┌─ The input
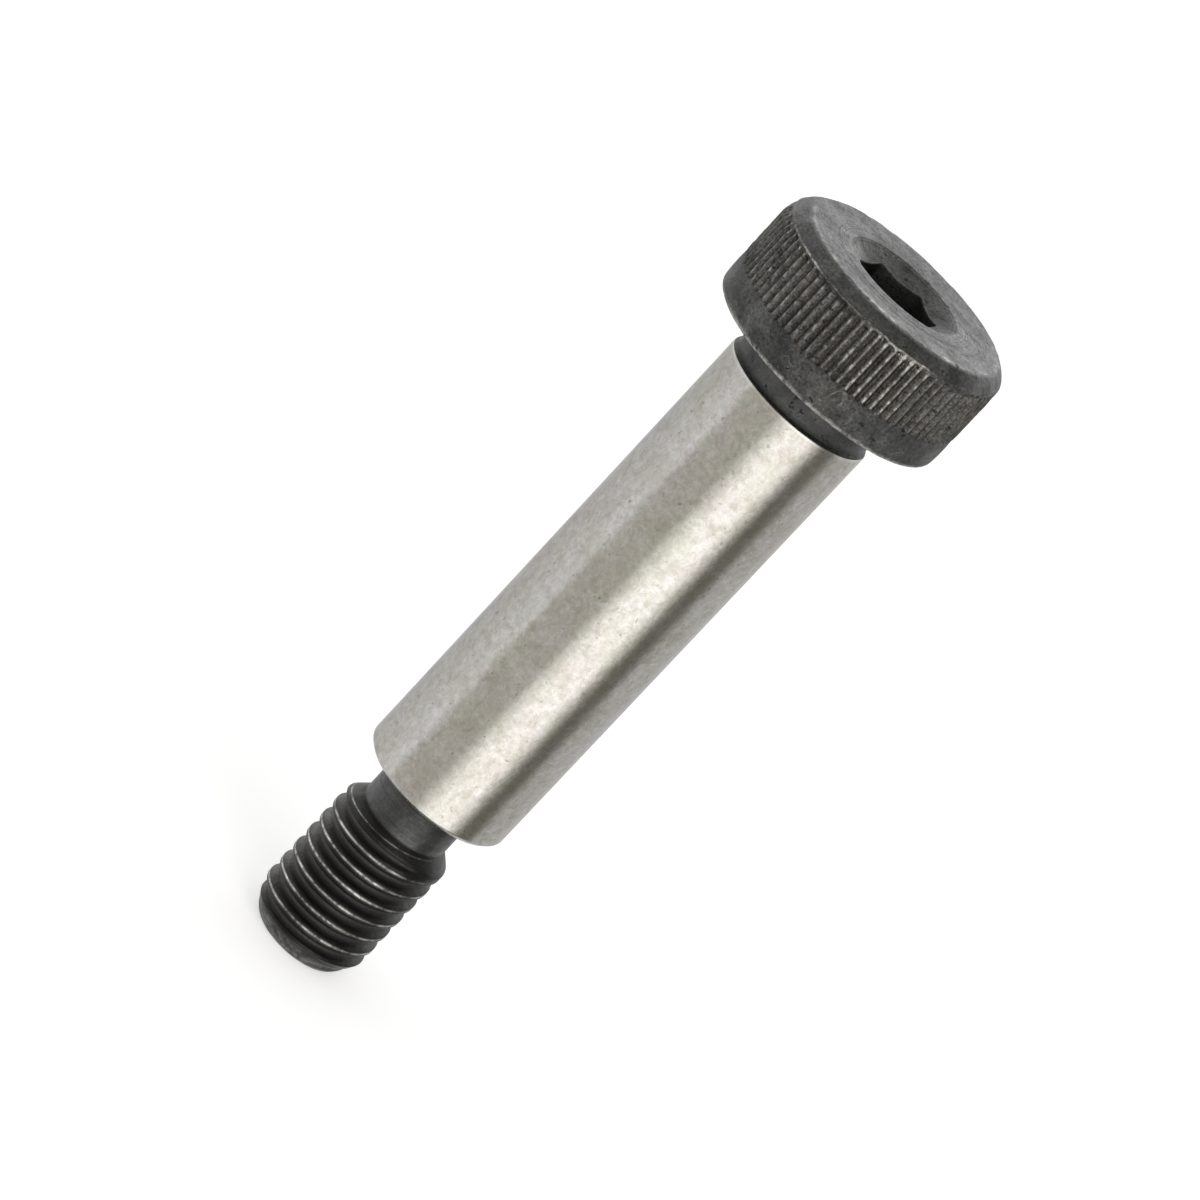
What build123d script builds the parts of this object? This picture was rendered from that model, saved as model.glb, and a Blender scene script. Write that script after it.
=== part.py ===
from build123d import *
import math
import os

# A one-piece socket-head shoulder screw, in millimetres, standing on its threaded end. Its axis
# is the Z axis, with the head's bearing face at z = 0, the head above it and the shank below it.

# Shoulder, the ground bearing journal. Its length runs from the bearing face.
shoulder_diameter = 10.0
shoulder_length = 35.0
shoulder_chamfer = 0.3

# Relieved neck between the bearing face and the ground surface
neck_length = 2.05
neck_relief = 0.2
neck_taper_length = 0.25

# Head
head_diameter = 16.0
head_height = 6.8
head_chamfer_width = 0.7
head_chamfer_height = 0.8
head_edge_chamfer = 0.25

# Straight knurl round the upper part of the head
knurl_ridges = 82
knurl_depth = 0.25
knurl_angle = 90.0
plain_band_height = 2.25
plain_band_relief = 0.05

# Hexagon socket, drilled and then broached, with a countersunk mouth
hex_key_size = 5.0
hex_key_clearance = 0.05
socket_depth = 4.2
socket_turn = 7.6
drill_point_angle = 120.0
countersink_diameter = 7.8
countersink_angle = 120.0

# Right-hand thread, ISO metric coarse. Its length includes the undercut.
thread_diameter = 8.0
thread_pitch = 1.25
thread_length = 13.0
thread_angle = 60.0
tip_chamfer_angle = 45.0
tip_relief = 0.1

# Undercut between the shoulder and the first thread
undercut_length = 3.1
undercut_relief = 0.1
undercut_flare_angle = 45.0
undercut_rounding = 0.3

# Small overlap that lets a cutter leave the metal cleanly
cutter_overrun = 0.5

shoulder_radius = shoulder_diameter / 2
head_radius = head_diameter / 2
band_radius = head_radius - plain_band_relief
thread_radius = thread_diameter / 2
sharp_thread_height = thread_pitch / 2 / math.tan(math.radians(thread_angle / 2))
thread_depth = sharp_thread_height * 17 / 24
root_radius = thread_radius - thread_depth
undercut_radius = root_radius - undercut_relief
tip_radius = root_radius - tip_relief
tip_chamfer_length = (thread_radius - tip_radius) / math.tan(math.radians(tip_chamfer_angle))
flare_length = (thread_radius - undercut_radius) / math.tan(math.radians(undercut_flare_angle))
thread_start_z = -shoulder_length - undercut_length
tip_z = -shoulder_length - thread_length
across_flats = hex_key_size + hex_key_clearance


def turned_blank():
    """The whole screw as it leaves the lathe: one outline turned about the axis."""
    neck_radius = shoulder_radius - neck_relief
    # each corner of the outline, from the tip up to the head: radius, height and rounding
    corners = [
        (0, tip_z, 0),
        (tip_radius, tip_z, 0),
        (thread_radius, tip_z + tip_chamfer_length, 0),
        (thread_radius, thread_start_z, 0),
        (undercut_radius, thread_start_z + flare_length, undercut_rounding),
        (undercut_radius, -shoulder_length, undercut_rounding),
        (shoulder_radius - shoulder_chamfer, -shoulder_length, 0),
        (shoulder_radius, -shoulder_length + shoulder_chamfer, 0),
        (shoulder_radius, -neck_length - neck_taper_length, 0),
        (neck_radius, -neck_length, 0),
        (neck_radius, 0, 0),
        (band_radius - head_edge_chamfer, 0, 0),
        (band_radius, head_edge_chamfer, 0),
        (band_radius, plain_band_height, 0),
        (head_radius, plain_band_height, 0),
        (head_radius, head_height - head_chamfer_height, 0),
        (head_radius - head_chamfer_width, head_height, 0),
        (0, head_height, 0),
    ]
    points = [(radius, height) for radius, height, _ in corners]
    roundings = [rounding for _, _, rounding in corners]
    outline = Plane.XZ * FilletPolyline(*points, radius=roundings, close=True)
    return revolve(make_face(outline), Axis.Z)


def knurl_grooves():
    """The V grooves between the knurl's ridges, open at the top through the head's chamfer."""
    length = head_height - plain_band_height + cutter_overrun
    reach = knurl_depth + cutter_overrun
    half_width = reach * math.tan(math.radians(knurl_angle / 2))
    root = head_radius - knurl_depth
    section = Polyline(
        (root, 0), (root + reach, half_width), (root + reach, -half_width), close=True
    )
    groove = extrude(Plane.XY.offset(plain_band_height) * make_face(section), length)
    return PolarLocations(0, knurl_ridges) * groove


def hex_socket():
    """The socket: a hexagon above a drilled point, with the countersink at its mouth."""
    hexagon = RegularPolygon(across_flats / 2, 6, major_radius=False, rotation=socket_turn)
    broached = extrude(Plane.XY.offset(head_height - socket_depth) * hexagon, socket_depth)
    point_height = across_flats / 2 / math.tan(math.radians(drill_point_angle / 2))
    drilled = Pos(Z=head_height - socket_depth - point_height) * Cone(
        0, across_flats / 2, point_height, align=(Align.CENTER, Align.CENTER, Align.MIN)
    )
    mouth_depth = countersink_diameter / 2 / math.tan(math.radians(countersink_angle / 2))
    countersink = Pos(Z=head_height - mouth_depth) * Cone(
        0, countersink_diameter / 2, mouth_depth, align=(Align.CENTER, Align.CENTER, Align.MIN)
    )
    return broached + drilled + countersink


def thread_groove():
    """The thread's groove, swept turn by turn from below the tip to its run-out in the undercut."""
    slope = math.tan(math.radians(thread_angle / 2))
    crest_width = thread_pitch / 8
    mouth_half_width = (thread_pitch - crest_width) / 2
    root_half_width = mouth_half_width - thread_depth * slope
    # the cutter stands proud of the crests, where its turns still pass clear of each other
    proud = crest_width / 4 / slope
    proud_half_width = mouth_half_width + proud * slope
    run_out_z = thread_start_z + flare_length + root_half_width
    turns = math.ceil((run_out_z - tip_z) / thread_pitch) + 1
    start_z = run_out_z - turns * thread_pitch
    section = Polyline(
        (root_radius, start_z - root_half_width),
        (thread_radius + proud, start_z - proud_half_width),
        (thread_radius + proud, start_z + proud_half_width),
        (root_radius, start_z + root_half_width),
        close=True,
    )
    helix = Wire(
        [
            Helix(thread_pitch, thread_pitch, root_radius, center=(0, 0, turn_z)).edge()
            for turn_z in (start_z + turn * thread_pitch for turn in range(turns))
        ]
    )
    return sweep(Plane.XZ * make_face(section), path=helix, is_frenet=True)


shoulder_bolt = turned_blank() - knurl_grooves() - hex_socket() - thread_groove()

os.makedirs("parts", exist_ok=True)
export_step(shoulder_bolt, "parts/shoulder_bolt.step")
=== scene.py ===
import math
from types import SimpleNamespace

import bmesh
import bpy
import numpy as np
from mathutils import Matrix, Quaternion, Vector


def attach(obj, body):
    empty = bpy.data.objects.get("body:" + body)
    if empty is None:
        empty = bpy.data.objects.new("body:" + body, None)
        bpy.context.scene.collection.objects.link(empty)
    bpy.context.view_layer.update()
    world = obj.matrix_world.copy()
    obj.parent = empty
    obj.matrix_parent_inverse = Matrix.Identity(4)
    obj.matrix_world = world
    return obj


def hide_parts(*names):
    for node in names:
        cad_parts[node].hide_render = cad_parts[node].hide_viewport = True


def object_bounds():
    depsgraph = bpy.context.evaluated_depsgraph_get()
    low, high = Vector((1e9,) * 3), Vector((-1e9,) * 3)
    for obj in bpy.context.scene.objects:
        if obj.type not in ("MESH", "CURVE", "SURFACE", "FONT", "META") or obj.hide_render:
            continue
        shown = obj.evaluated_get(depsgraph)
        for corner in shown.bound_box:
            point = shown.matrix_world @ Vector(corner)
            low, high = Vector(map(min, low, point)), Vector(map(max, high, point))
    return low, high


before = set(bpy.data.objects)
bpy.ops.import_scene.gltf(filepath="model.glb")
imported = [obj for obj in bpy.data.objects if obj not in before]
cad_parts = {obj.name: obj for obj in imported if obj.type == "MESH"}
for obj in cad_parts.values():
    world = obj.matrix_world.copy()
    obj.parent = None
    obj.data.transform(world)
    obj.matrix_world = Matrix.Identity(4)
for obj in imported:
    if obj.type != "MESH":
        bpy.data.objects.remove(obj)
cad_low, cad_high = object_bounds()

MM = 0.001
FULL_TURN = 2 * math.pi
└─
┌─ The input
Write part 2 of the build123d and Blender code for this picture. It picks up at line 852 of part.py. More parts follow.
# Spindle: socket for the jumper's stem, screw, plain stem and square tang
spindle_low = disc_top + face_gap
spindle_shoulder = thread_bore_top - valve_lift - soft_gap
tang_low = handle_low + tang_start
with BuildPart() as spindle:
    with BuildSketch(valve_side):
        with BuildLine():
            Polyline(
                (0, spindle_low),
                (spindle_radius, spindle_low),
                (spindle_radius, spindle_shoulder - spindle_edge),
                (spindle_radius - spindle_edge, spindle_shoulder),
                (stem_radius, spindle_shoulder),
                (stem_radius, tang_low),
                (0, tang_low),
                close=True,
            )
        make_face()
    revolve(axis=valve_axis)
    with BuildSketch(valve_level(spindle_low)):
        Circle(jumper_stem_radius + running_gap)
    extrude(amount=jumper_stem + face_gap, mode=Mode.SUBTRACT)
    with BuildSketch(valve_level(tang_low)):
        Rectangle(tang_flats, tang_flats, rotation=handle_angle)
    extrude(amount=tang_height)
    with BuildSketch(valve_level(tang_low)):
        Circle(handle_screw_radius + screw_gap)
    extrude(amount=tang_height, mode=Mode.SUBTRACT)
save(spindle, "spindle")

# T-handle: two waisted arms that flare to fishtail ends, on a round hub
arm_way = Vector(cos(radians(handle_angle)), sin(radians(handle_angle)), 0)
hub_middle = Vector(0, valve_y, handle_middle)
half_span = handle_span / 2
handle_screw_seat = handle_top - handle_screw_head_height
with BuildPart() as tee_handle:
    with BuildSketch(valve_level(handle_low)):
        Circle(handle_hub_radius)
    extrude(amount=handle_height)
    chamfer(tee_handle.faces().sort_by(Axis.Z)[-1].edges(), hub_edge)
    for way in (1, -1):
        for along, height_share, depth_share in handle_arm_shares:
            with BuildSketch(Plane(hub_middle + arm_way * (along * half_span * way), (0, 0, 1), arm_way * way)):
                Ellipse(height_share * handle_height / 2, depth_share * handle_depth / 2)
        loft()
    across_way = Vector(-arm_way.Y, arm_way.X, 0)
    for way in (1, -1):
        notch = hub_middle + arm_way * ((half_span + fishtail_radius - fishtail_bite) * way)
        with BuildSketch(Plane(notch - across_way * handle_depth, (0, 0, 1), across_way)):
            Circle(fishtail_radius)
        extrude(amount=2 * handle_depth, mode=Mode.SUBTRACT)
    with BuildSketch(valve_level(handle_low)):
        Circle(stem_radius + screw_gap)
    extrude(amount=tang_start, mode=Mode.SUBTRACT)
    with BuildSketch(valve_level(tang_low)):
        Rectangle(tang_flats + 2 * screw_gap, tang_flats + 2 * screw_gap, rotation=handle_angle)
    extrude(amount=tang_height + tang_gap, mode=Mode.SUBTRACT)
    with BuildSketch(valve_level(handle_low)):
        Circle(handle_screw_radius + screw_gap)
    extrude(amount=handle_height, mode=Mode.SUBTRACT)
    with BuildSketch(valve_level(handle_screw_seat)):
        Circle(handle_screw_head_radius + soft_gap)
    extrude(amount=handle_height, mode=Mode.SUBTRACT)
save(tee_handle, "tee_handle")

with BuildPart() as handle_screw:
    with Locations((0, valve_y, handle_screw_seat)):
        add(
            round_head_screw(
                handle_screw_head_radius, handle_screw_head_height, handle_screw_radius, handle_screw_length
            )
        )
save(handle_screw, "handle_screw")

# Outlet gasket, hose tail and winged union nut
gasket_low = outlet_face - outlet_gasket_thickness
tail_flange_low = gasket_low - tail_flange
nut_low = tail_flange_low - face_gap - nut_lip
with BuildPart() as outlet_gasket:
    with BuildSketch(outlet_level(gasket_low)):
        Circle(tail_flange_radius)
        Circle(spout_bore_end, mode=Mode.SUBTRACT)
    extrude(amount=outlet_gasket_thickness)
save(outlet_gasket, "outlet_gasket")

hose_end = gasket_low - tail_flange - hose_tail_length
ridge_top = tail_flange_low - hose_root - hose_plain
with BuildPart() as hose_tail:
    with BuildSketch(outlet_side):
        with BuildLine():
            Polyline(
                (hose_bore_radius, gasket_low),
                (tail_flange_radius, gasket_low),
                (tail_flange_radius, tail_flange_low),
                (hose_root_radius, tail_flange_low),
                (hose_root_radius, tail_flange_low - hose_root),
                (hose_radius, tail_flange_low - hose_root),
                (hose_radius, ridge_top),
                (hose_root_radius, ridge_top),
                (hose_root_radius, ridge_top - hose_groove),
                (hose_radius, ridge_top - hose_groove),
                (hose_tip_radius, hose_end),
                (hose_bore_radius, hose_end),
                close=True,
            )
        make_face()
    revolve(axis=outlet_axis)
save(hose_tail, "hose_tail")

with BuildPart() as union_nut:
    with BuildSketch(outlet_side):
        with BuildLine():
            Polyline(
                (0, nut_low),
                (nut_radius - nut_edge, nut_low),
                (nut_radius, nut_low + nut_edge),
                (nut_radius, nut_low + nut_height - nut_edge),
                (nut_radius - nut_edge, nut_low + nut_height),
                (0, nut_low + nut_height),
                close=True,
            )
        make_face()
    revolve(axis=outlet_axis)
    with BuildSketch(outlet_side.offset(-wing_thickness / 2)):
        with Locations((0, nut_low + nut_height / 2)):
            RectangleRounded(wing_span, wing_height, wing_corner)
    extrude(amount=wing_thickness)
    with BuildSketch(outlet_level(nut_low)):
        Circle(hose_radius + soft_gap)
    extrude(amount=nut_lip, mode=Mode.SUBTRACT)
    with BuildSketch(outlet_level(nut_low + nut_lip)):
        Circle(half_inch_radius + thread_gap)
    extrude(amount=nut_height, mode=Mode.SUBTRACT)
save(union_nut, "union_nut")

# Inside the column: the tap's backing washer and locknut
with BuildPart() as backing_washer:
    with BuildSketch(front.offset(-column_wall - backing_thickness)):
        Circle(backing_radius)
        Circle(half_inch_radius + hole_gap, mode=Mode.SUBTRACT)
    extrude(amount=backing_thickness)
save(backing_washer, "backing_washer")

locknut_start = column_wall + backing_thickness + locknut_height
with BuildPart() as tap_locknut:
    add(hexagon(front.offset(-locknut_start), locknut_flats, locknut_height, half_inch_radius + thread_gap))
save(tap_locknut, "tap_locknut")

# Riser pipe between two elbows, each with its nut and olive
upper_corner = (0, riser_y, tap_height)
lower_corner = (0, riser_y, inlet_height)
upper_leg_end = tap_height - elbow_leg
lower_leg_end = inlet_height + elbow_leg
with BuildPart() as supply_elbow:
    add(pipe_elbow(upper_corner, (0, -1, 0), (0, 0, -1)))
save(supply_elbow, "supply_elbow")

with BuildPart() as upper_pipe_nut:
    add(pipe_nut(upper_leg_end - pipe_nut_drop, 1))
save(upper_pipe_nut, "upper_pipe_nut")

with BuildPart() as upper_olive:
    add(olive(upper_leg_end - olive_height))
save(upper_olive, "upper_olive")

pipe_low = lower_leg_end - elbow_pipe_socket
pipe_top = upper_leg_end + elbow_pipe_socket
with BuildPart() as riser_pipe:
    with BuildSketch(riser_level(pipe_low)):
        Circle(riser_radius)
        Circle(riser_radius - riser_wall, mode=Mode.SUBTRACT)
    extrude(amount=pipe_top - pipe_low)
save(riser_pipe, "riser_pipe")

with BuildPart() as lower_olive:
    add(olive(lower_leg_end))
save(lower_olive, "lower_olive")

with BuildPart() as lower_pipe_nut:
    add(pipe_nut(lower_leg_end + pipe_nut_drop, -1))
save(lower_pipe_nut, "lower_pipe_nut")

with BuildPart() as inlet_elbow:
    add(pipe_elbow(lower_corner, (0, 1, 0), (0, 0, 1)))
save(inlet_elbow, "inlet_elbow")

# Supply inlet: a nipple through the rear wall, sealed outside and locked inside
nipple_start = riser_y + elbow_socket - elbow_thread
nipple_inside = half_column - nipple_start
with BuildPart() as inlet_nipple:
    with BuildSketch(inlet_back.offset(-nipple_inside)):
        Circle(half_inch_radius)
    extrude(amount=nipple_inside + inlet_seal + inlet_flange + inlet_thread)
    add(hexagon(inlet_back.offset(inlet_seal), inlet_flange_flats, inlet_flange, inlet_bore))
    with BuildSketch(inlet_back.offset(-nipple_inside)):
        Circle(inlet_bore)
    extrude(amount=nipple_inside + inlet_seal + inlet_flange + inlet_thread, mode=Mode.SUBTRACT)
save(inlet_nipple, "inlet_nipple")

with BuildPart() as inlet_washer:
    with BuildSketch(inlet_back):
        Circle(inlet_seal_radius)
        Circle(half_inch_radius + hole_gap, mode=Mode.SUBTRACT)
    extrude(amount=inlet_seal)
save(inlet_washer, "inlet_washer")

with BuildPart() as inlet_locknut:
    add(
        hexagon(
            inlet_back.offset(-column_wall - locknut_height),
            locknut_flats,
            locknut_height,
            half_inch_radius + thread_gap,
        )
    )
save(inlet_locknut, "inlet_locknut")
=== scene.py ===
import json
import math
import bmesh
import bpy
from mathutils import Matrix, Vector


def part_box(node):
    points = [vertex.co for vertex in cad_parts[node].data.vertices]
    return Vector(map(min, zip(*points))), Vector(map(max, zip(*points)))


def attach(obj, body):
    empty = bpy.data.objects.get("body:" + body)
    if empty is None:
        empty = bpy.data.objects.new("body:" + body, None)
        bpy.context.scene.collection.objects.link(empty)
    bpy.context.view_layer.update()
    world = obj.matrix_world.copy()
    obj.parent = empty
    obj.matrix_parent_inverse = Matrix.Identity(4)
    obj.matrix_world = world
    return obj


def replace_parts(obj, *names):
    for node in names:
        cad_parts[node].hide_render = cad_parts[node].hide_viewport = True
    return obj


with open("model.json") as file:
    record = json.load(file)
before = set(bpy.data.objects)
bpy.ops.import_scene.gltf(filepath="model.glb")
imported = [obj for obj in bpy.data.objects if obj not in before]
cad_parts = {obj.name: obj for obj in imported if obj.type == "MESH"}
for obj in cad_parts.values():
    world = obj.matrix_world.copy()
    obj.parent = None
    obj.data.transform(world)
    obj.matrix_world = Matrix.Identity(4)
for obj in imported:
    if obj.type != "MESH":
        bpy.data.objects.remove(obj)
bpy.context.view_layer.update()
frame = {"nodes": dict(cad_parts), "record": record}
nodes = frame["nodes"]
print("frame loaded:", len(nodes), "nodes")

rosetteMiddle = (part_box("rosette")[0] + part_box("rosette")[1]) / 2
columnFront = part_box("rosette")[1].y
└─
What to produce:
Above are the entries. Quote exactly the lines from the one bearing "What build123d script" through the one bearing "shoulder_chamfer = 0.3".

Task response:
What build123d script builds the parts of this object? This picture was rendered from that model, saved as model.glb, and a Blender scene script. Write that script after it.
=== part.py ===
from build123d import *
import math
import os

# A one-piece socket-head shoulder screw, in millimetres, standing on its threaded end. Its axis
# is the Z axis, with the head's bearing face at z = 0, the head above it and the shank below it.

# Shoulder, the ground bearing journal. Its length runs from the bearing face.
shoulder_diameter = 10.0
shoulder_length = 35.0
shoulder_chamfer = 0.3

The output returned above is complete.